Biology 446 Unsolved Problems Fall 2011
"The day may come when the courage of men fails;
Regarding the disease discussed in class on Wednesday, October 26, 2011
Because I have only the most amateurish understanding of this disease, & don't want any web searches about it leading to this course web site, let us call it JQG. (from the letters alphabetically adjacent).
The following fact-like statements have been gathered from web sites. The Wikipedia site is excellent!
This disease kills half of its victims by only three years after first symptoms! It kills about 20 people per hundred thousand. In England, over 5,000 people per year die of it, which is said to be slightly more than die of leukemia or ovarian cancer. (!?)
Despite being defined by its cause not being known (and no good ideas for treatment, either!), it turns out not to be just a grab-bag of different diseases, but has very consistent and well-defined symptoms.
My more-than-tentative conclusions are:
#1) That JQG has a specific cause, which is either over-secretion of type I collagen, or excess traction forces exerted on collagen by the mesenchymal cells in between the alveoli of the lungs.
#2) That some positive feed-back occurs, in which tighter packing of collagen either stimulates more secretion of collagen and/or stimulates stronger traction (maybe more actin, more myosin, phosphorylation of myosin chains, among other possibilities). Ironically, "traction bronchiectasis" is a radiological synonym for "honeycombing", which is the most characteristic geometric abnormality of JQG.
(I don't understand in what sense the word "traction" is meant, here. The force of crawling cells?)
#3) JQG is very different from emphysema - opposite to it in several key ways. [Less fiber matrix.]
In emphysema, there is a collapse of elasticity of extracellular matrix (which is collagen, plus elastin).
"-air sacs unable to hold their functional shape upon exhalation." QUOTE from the Wikipedia article.
That seems to me to be opposite to excess rigidity of extracellular fibrous support of alveoli: JQG.
The Wikipedia article on emphysema mentions "destruction of structures feeding the alveoli, in some cases owing to the action of alpha 1-antitrypsin deficiency." That is what it says. I guess "feeding" is a mistake?
Either a "typo", or a misunderstanding of relations between alveoli and collagen fibers surrounding them?
My guess is that normal blood serum contains a trypsin and also proteins that block the action of trypsin;
And that some people have a genetic deficiency of one of these enzyme-blocking proteolytic enzymes, predisposing those people to enzyme digestion of the collagen network supporting their alveoli.
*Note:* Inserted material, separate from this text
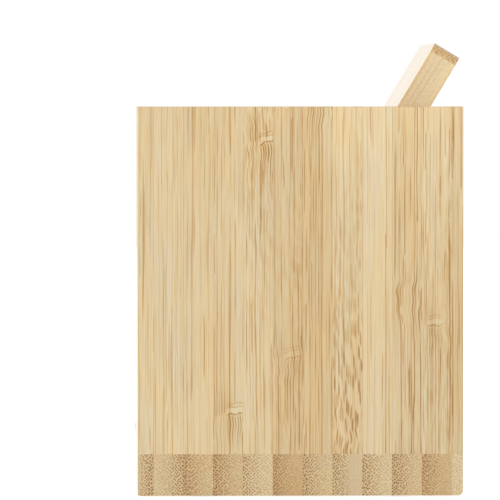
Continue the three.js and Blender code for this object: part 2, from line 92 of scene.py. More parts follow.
half_sheet = 3.0
sheet_corners = [(x * half_sheet, y * half_sheet, 0) for x, y in ((-1, -1), (1, -1), (1, 1), (-1, 1))]
sheet_mesh = bpy.data.meshes.new("table_sheet")
sheet_mesh.from_pydata(sheet_corners, [], [(0, 1, 2, 3)])
table_sheet = bpy.data.objects.new("table_sheet", sheet_mesh)
scene.collection.objects.link(table_sheet)
sheet_paper = bpy.data.materials.new("white_sheet")
sheet_paper.use_nodes = True
paper = sheet_paper.node_tree.nodes["Principled BSDF"]
paper.inputs["Base Color"].default_value = (0.35, 0.35, 0.35, 1)
paper.inputs["Roughness"].default_value = 0.9
paper.inputs["Specular IOR Level"].default_value = 0.1
paper.inputs["Emission Color"].default_value = (1, 1, 1, 1)
paper.inputs["Emission Strength"].default_value = 0.8
sheet_mesh.materials.append(sheet_paper)


def soft_lamp(name, place, towards, size, watts):
    """A square diffusing panel in front of a lamp."""
    lamp = bpy.data.lights.new(name, "AREA")
    lamp.shape = "SQUARE"
    lamp.size = size
    lamp.energy = watts
    set_up(name, lamp, place, towards)


soft_lamp("front_lamp", (-0.25, -1.2, 0.95), towards=(0, 0, 0.07), size=0.9, watts=9.0)
soft_lamp("camera_lamp", (1.5, 0.55, 0.75), towards=(0.05, 0, 0.06), size=0.8, watts=1.0)

panel_low, panel_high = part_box("phone_panel")
edge_near_tip = (7.5 * MM, panel_high.y - 10 * MM, panel_high.z - 15 * MM)
snoot = bpy.data.lights.new("snooted_lamp", "SPOT")
snoot.energy = 28.0
snoot.spot_size = math.radians(4.4)
snoot.spot_blend = 0.8
snoot.shadow_soft_size = 0.05
set_up("snooted_lamp", snoot, (1.2, 0.0, 0.6), edge_near_tip)


# Base plate
# A thick plate of bamboo strips pressed and glued side by side, sanded flush with the cup's walls and lacquered.
# The strips run the length of the plate, so the ends show cut fibre bundles as dots, close together at the side of
# each strip that lay under the bamboo's skin.
class Tone:
    """A value painted over a piece. Arithmetic on tones adds the Math nodes that work it out."""

    def __init__(self, tree, socket=None):
        self.tree = tree
        self.socket = socket

    def node(self, kind, settings=None, inputs=None, output=0):
        """Adds a node of a kind with its settings, then fills its sockets, and gives one of its outputs."""
        made = self.tree.nodes.new(kind)
        for name, value in (settings or {}).items():
            if name == "stops":
                while len(made.color_ramp.elements) < len(value):
                    made.color_ramp.elements.new(0.5)
                for stop, (place, colour) in zip(made.color_ramp.elements, value):
                    stop.position = place
                    stop.color = (*colour, 1)
            elif name == "interpolation":
                made.color_ramp.interpolation = value
            else:
                setattr(made, name, value)
        for name, value in (inputs or {}).items():
            if isinstance(value, Tone):
                self.tree.links.new(made.inputs[name], value.socket)
            else:
                made.inputs[name].default_value = value
        return Tone(self.tree, made.outputs[output])

    def maths(self, operation, *terms):
        return self.node("ShaderNodeMath", {"operation": operation}, dict(enumerate(terms)))

    def __add__(self, other):
        return self.maths("ADD", self, other)

    def __sub__(self, other):
        return self.maths("SUBTRACT", self, other)

    def __rsub__(self, other):
        return self.maths("SUBTRACT", other, self)

    def __mul__(self, other):
        return self.maths("MULTIPLY", self, other)

    def __truediv__(self, other):
        return self.maths("DIVIDE", self, other)

    def __pow__(self, other):
        return self.maths("POWER", self, other)

    def __neg__(self):
        return self * -1.0

    def __abs__(self):
        return self.maths("ABSOLUTE", self)

    __radd__ = __add__
    __rmul__ = __mul__

    def ramp(self, start, end, first, last, way="LINEAR"):
        """First where the value is under start, going over to last at end."""
        limits = {"Value": self, "From Min": start, "From Max": end, "To Min": first, "To Max": last}
        return self.node("ShaderNodeMapRange", {"interpolation_type": way}, limits)

    def below(self, full, none):
        """1 where the value is under full, easing to 0 at none."""
        return self.ramp(full, none, 1.0, 0.0, "SMOOTHSTEP")

    def above(self, none, full):
        """0 where the value is under none, easing to 1 at full."""
        return self.ramp(none, full, 0.0, 1.0, "SMOOTHSTEP")

    def placed(self, x, y, z):
        return self.node("ShaderNodeCombineXYZ", inputs={"X": x, "Y": y, "Z": z})

    def split(self):
        """The three parts of a place or of a colour."""
        made = self.node("ShaderNodeSeparateXYZ", inputs={"Vector": self}).socket.node
        return [Tone(self.tree, out) for out in made.outputs]

    def here(self):
        """The place on the caddy, in metres."""
        return self.node("ShaderNodeTexCoord", output="Object")

    def laid_out(self, turn, start):
        """The place in millimetres from start, along the three directions that turn makes x, y and z."""
        placing = {
            "Vector": self.here(),
            "Location": -(turn @ Vector(start)) / MM,
            "Rotation": turn.to_euler(),
            "Scale": (1 / MM, 1 / MM, 1 / MM),
        }
        return self.node("ShaderNodeMapping", inputs=placing).split()

    def cloud(self, x, y, z, detail):
        """Soft random variation round 0, over the place x, y, z."""
        noise = {"Vector": self.placed(x, y, z), "Scale": 1.0, "Detail": detail}
        return self.node("ShaderNodeTexNoise", inputs=noise) - 0.5

    def speckle(self, per_metre, detail):
        """Soft random variation round 0, equally fine every way."""
        x, y, z = self.here().split()
        return self.cloud(x * per_metre, y * per_metre, z * per_metre, detail)

    def cells(self, x, y, randomness=1.0):
        """Cells scattered over the place x, y: how far the nearest one's middle is, and its colour of chance."""
        scatter = {"Vector": self.placed(x, y, 0.0), "Scale": 1.0, "Randomness": randomness}
        made = self.node("ShaderNodeTexVoronoi", {"voronoi_dimensions": "2D"}, scatter)
        return made, Tone(self.tree, made.socket.node.outputs["Color"])

    # Sockets 0, 6 and 7 of a colour mix are its share and its two colours, and output 2 is the mixed colour.
    def blend(self, first, second):
        """The colour that goes from the first to the second with this value."""
        first, second = (colour if isinstance(colour, Tone) else (*colour, 1) for colour in (first, second))
        settings = {"data_type": "RGBA", "clamp_factor": True}
        return self.node("ShaderNodeMix", settings, {0: self, 6: first, 7: second}, 2)

    def tinted(self, tint):
        """This colour as it looks through another one."""
        settings = {"data_type": "RGBA", "blend_type": "MULTIPLY"}
        return self.node("ShaderNodeMix", settings, {0: 1.0, 6: self, 7: tint}, 2)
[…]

Incidentally, much research has been done on protein-digesting enzymes in body fluids.
We can't do without them. An important example is plasmin, and its self-blocked precursor "plasminogen".
It digests blood clots; without it, clots accumulate (bruises, etc.); excess "plasminogen activator" is produced by some (many?) cancer cells, and may be a cause of invasiveness and metastasis.
Not beyond hope are possibilities for inventing and testing treatments that break the positive feed-back cycle, weaken the traction of lung mesenchymal cells, activate protein-digesting enzymes (e.g. trypsin?), stimulate macrophages to consume some of the extra collagen, or break bonds between collagens.
A treatment as simple as stimulation of secretion of more plasminogen might be a cure for "JQG" but nothing remotely analogous to such a treatment is considered on any of the web sites about the disease.